If we insist on nothing but the best for our children, we subject them to unrealistic expectations. We diminish the complete experiences to which they are entitled. There is value in learning to negotiate a world where not everyone or everything is to our liking. Yes, there are some mediocre teachers out there. Not to mention some mediocre parents.
Mediocrity has never been a synonym for average. There’s much to be gained in teaching our children to strive for excellence but accept their limitations. ‘Above-average’ can’t always be the yardstick by which we gauge our children’s development. Too many of us mistake limitations for liabilities. Send in the tutors. Hire a coach. Cancel that sleepover.
In our quest for well-rounded children we risk deforming childhood itself. Armed with chequebooks and day timers, devoted parents trumpet “Stimulation!” as a daily mantra. A glance at some of the schedules children have would leave some CEOs in a cold sweat. There is not an afternoon to spare: piano, ballet, hockey, skating, gymnastics. Moderation is trampled beneath the rush of small feet. Weekends are a whirlwind. Birthday parties are no longer planned but orchestrated. The lazy days of summer have been wedged into a tight succession of specialty camps.
Between all the training and moulding, little time is spared to let children be. It’s as if the notion of playing is on the verge of extinction. Not playing with a higher goal – improved motor skills, increased vocabulary – but playing for play’s sake, playing in ways where imaginations are not calibrated but celebrated.
On Friday nights my wife and two school-age daughters gather around our dinner table and light candles. We take stock of the week, and invite our children to share a moment that resonated with them, for better or worse. And as surely as we bless the bread we bless our children. The simplicity of the blessing doesn’t deflect from the sheen of its truth: “Be who you are, and may you be blessed in all that you are.”
Be who you are. No small task from a parent’s perspective. We read report cards as if we were the ones being assessed, every “C” a curved dagger in our hearts. We are so close to our children we step on their heels; when they fall they take us with them. The best of intentions can warp a blessing into a curse: Be who we want you to be.
Parents who feel an overriding need to have their say should lend an ear to the beleaguered mother who narrates I Stand Here Ironing. “She is so lovely,” she says of a daughter who never blossomed at school, in an unspoken conversation with her teacher. “Why did you want me to come in at all? Why were you concerned? She will find her way.”

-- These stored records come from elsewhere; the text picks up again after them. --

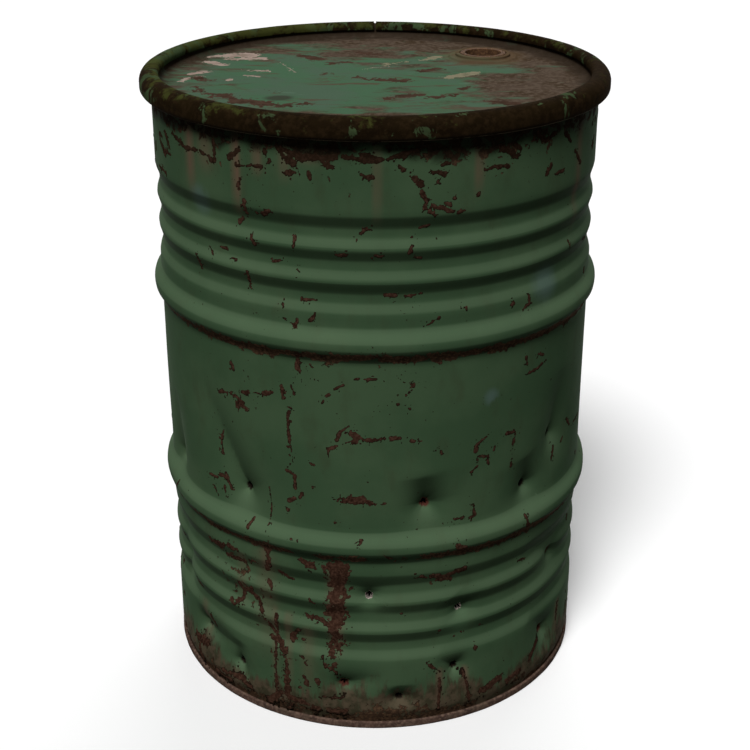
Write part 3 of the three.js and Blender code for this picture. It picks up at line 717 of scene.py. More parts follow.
def raisedMarks(name, marks, surface, toMm, settings, finish):
    # each mark is a patch of fine grid that follows the surface. Inside the outline it stands proud
    # of it, and outside it dips into the sheet, so that the outline is where the two surfaces cross.
    points, faces, edges = [], [], []
    start = 0
    for number, strokes in enumerate(marks):
        scaled = [(stroke[0], np.reshape(stroke[1:], (-1, 2)) * (toMm, 1.0)) for stroke in strokes]
        places = np.concatenate([route for _, route in scaled])
        margin = max(halfWidth for halfWidth, _ in scaled) * 1.8 + 6
        low, high = places.min(0) - margin, places.max(0) + margin
        u, v = np.meshgrid(np.arange(low[0], high[0], settings["step"]),
                           np.arange(low[1], high[1], settings["step"]))
        inside = markField(u, v, scaled, number * 3 + 1)
        grain = 0.05 * fractal(u, v, 3, number) * np.clip(inside, 0, 1)
        top = settings["proud"] + 0.004 * (number % 20)
        proud = np.clip(inside * settings["slope"] + 0.1, -settings["sunk"], top) + grain
        grid = gridFaces(*u.shape, wrapColumns=False)
        grid = grid[(inside.ravel()[grid] > -0.9).any(1)]
        points.append(surface(u / toMm, v, proud).reshape(-1, 3))
        faces.append(grid + start)
        edges.append(inside.ravel())
        start += u.size
    faces = np.concatenate(faces)
    print(name, len(faces), "faces")
    meshPiece(name, np.concatenate(points), faces, finish, wall=settings["wall"],
              fields={"inside": np.concatenate(edges)})


def backMarks():
    # marks for the sides and back, which are worn like the front: chips, short runs and cracks
    draw = np.random.default_rng(11)
    marks = []
    for _ in range(230):
        angle = draw.uniform(66, 294)
        angle = angle - 360 if angle > 180 else angle
        height = draw.choice([draw.uniform(40, 790), draw.uniform(700, 795), draw.uniform(30, 130)])
        width = draw.uniform(1.3, 3.6)
        length = draw.uniform(0, 20) * draw.choice([0.3, 1, 1.6])
        lean = draw.choice([draw.uniform(-0.4, 0.4), draw.uniform(0.6, 1.5)])
        bend = draw.uniform(-3, 3)
        along, up = length * math.cos(lean) / perDegree, length * math.sin(lean)
        marks.append([(width, angle, height, angle + along / 2, height + up / 2 + bend,
                       angle + along, height + up)])
    for angle, top, length in ((96, 262, 90), (131, 540, 70), (-124, 262, 120), (-164, 540, 60)):
        neck = top - length * 0.35
        marks.append([(draw.uniform(5, 8), angle, top, angle, neck),
                      (draw.uniform(2.5, 4), angle, neck, angle - 0.6, top - length)])
    return marks


# Bottom: pressed plate, chuck wall, and the seam folded over the body's hook

bottom = dict(plate=12.0, sheet=1.2, chuck=280.3, fillet=9.0, seam=287.5, seamTop=10.0, corner=2.4,
              cover=283.3, hookEnd=3.2, columns=180, plateRows=39, knocks=0.35, sag=2.2,
              uneven=0.6)


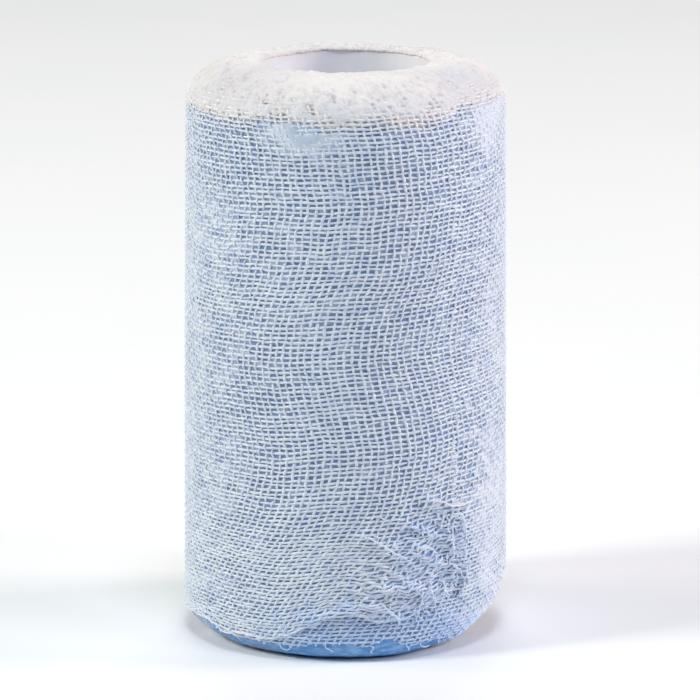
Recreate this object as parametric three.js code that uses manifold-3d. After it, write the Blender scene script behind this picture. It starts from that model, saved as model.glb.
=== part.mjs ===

It’s a tall order: to suggest but not always prescribe, to reconsider what we believe to be true, to learn as much as we teach. We have much to give our growing daughters and sons – morals, values, insights – but there is a difference between showing a child a path and steering her down it. If only more of us had the confidence, the peace of mind that allows us to point our children in the right direction but not follow them every step of the way. They are bound to stumble. They may scrape their knees. They will find their way.